(Exercise details): Your task is to print all of the data word for word.

(Information shown):
+++

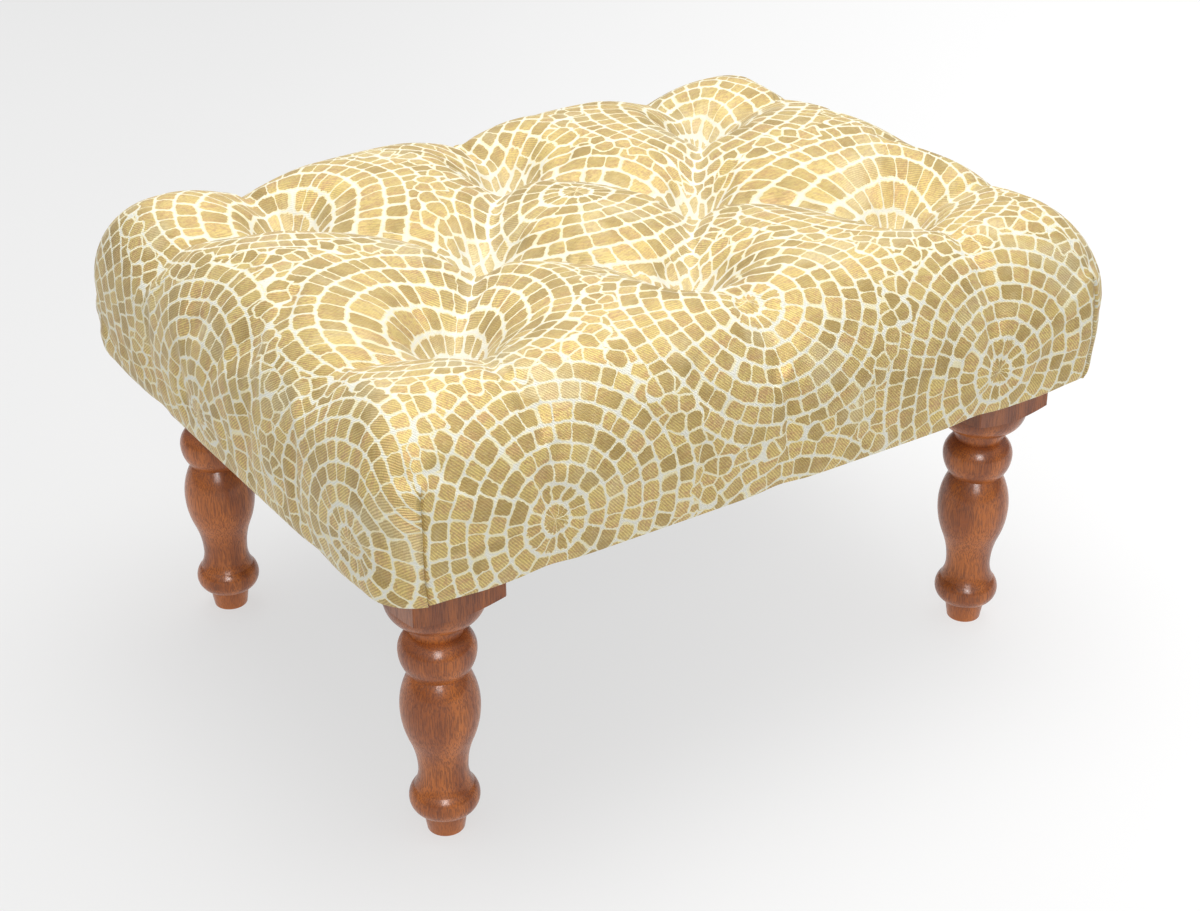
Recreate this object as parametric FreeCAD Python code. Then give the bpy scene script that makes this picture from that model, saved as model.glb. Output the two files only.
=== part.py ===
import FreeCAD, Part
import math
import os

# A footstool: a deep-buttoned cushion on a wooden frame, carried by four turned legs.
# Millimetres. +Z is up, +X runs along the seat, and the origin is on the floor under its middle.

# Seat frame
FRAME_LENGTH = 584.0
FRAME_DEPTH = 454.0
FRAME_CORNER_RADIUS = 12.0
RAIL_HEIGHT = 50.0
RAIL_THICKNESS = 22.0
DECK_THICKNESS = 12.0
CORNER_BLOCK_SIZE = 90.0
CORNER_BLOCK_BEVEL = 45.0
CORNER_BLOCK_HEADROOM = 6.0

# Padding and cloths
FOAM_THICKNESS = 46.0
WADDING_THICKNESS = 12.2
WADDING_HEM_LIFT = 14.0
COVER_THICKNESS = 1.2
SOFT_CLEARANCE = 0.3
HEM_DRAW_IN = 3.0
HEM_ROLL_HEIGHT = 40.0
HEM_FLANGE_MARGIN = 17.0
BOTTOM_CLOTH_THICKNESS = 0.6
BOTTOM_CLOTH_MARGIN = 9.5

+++

(Output of the exercise):
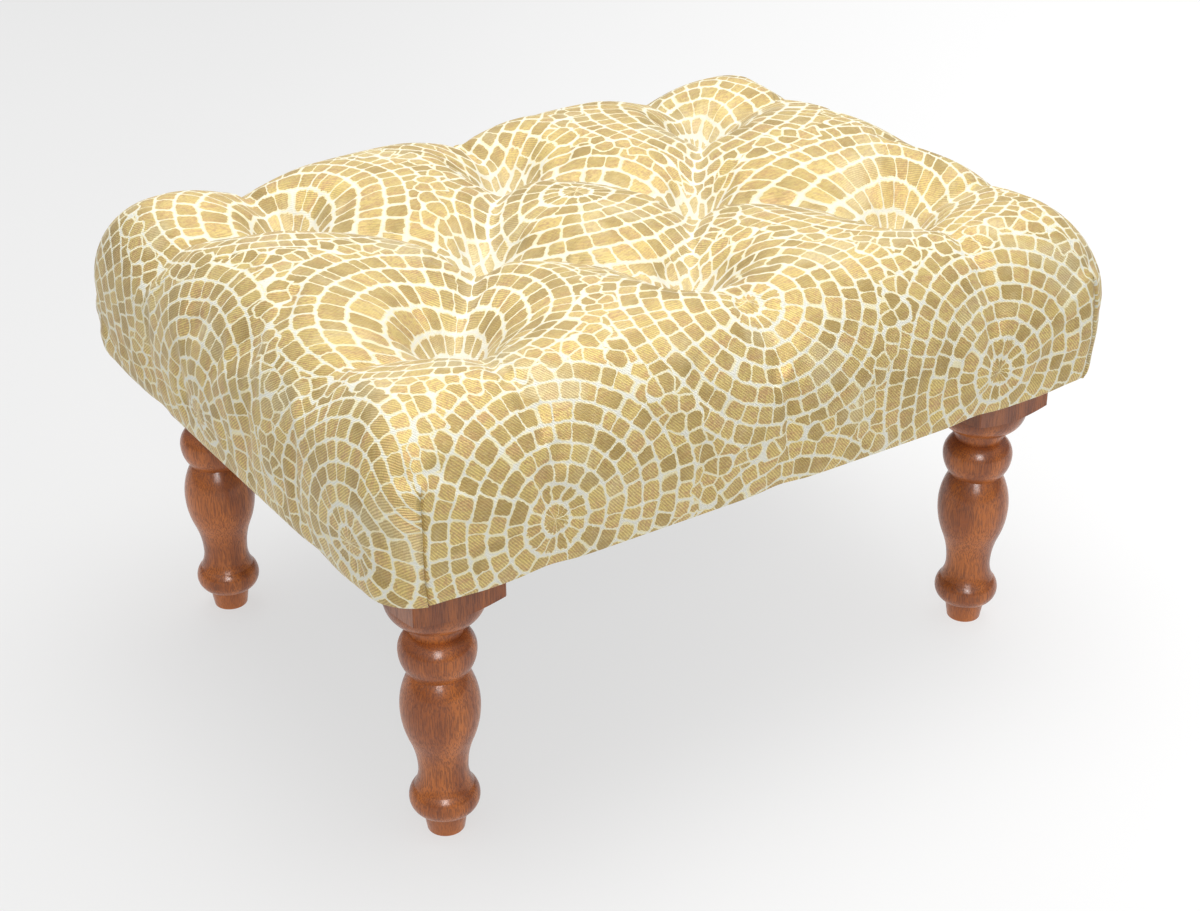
Recreate this object as parametric FreeCAD Python code. Then give the bpy scene script that makes this picture from that model, saved as model.glb. Output the two files only.
=== part.py ===
import FreeCAD, Part
import math
import os

# A footstool: a deep-buttoned cushion on a wooden frame, carried by four turned legs.
# Millimetres. +Z is up, +X runs along the seat, and the origin is on the floor under its middle.

# Seat frame
FRAME_LENGTH = 584.0
FRAME_DEPTH = 454.0
FRAME_CORNER_RADIUS = 12.0
RAIL_HEIGHT = 50.0
RAIL_THICKNESS = 22.0
DECK_THICKNESS = 12.0
CORNER_BLOCK_SIZE = 90.0
CORNER_BLOCK_BEVEL = 45.0
CORNER_BLOCK_HEADROOM = 6.0

# Padding and cloths
FOAM_THICKNESS = 46.0
WADDING_THICKNESS = 12.2
WADDING_HEM_LIFT = 14.0
COVER_THICKNESS = 1.2
SOFT_CLEARANCE = 0.3
HEM_DRAW_IN = 3.0
HEM_ROLL_HEIGHT = 40.0
HEM_FLANGE_MARGIN = 17.0
BOTTOM_CLOTH_THICKNESS = 0.6
BOTTOM_CLOTH_MARGIN = 9.5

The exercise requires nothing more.